__DIRECTIONS FOR THIS TASK__
Reproduce each line from the first in the data through the line that contains "wasm.setup();" exactly; give nothing else.

[START OF RECORDED INFORMATION]

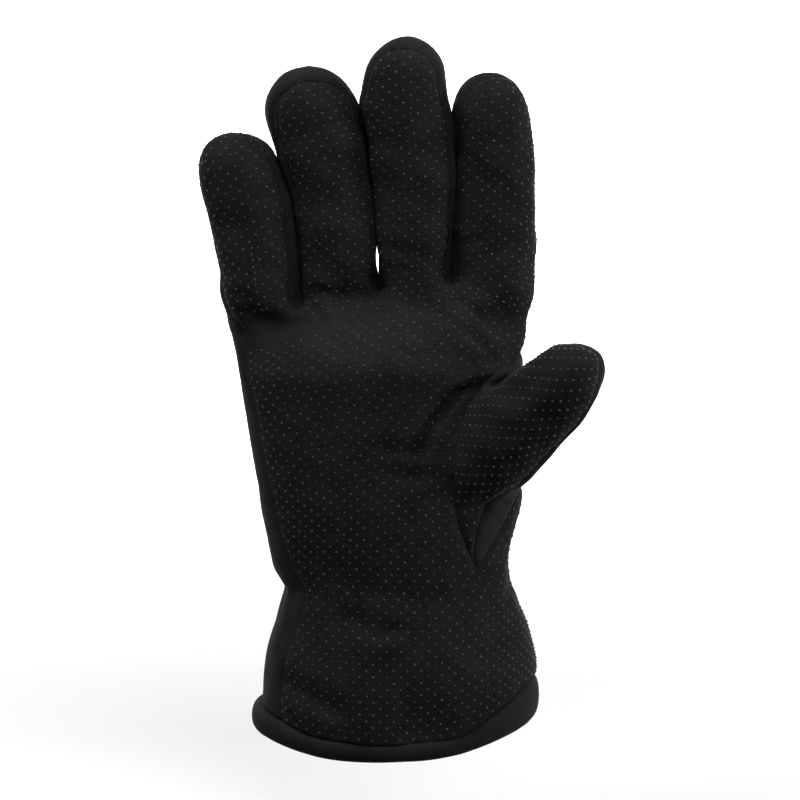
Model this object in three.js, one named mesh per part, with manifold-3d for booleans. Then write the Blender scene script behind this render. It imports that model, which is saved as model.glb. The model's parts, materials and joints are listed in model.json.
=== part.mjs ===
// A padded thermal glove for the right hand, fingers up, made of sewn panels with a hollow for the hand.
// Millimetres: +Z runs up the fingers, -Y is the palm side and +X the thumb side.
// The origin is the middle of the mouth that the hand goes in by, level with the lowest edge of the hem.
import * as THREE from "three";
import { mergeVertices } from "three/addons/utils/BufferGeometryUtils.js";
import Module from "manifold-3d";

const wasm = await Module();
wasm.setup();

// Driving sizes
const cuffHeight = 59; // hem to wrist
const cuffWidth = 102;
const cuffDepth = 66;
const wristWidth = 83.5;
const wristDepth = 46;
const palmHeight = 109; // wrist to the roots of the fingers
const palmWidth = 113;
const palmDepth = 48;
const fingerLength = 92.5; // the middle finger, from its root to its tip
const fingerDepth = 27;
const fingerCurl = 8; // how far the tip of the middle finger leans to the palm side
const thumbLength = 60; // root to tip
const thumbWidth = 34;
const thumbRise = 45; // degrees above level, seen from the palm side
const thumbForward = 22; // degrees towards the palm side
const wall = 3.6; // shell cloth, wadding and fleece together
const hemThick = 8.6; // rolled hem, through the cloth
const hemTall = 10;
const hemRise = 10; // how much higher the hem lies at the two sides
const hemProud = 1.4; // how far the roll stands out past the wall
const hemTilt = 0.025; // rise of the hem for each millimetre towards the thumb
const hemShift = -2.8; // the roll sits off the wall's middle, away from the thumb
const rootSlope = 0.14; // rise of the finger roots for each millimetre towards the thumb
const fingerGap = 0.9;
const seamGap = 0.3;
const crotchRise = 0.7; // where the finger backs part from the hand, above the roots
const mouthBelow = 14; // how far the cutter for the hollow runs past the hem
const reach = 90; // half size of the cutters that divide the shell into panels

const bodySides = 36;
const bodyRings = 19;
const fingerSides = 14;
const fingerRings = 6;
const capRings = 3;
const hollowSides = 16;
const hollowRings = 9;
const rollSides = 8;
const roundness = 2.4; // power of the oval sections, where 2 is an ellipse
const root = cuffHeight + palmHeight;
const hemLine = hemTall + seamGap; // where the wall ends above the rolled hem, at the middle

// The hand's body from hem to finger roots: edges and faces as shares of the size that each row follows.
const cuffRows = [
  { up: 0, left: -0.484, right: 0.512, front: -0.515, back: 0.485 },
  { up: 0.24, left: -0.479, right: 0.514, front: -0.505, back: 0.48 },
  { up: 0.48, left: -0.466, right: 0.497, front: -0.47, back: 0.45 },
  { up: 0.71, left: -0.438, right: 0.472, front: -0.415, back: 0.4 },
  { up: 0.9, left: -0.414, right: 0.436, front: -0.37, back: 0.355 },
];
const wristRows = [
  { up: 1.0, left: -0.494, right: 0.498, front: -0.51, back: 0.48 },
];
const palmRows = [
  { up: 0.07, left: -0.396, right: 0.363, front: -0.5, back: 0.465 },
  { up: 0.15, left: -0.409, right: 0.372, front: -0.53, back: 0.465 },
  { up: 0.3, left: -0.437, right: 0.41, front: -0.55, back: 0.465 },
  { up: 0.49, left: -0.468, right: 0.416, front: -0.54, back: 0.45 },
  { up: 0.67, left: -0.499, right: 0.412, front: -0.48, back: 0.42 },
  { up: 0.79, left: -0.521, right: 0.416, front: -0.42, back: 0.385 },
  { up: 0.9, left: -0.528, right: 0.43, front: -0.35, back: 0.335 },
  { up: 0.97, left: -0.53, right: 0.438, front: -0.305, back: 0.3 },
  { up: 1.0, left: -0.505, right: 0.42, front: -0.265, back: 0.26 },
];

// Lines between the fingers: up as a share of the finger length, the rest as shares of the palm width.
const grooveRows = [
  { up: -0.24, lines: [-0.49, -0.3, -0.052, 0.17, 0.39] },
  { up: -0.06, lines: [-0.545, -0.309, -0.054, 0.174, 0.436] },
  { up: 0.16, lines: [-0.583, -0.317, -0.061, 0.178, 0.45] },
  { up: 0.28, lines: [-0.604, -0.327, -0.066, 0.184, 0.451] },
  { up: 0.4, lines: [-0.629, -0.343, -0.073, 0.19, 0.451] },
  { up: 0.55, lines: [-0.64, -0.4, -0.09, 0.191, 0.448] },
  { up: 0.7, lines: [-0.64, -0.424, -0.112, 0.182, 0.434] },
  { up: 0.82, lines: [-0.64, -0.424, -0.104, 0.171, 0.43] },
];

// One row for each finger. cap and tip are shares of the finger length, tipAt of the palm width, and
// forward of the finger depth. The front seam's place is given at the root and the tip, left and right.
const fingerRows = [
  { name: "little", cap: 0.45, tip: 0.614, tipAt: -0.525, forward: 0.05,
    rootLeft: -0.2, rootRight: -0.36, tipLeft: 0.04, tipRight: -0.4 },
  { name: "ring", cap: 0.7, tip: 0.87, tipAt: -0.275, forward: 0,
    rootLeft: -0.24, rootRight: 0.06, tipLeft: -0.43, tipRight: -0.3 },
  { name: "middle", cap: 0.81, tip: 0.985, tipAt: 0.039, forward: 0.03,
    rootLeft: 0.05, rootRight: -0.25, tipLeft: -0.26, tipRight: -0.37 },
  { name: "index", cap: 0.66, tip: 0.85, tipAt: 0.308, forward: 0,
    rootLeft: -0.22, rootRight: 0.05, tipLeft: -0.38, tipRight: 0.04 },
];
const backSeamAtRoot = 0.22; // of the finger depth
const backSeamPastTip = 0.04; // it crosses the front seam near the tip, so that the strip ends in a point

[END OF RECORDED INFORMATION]

__REPLY__
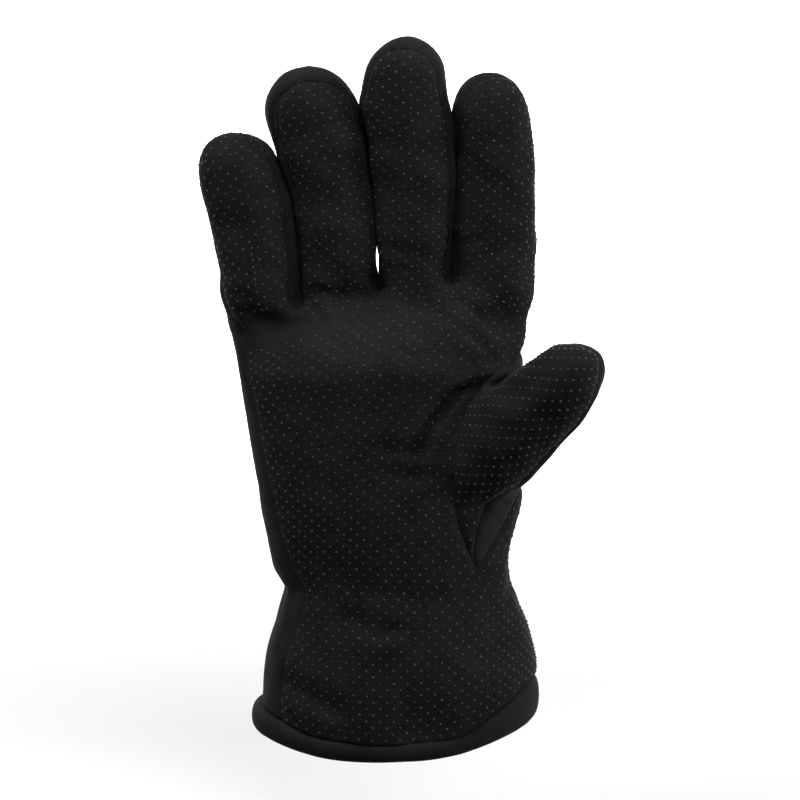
Model this object in three.js, one named mesh per part, with manifold-3d for booleans. Then write the Blender scene script behind this render. It imports that model, which is saved as model.glb. The model's parts, materials and joints are listed in model.json.
=== part.mjs ===
// A padded thermal glove for the right hand, fingers up, made of sewn panels with a hollow for the hand.
// Millimetres: +Z runs up the fingers, -Y is the palm side and +X the thumb side.
// The origin is the middle of the mouth that the hand goes in by, level with the lowest edge of the hem.
import * as THREE from "three";
import { mergeVertices } from "three/addons/utils/BufferGeometryUtils.js";
import Module from "manifold-3d";

const wasm = await Module();
wasm.setup();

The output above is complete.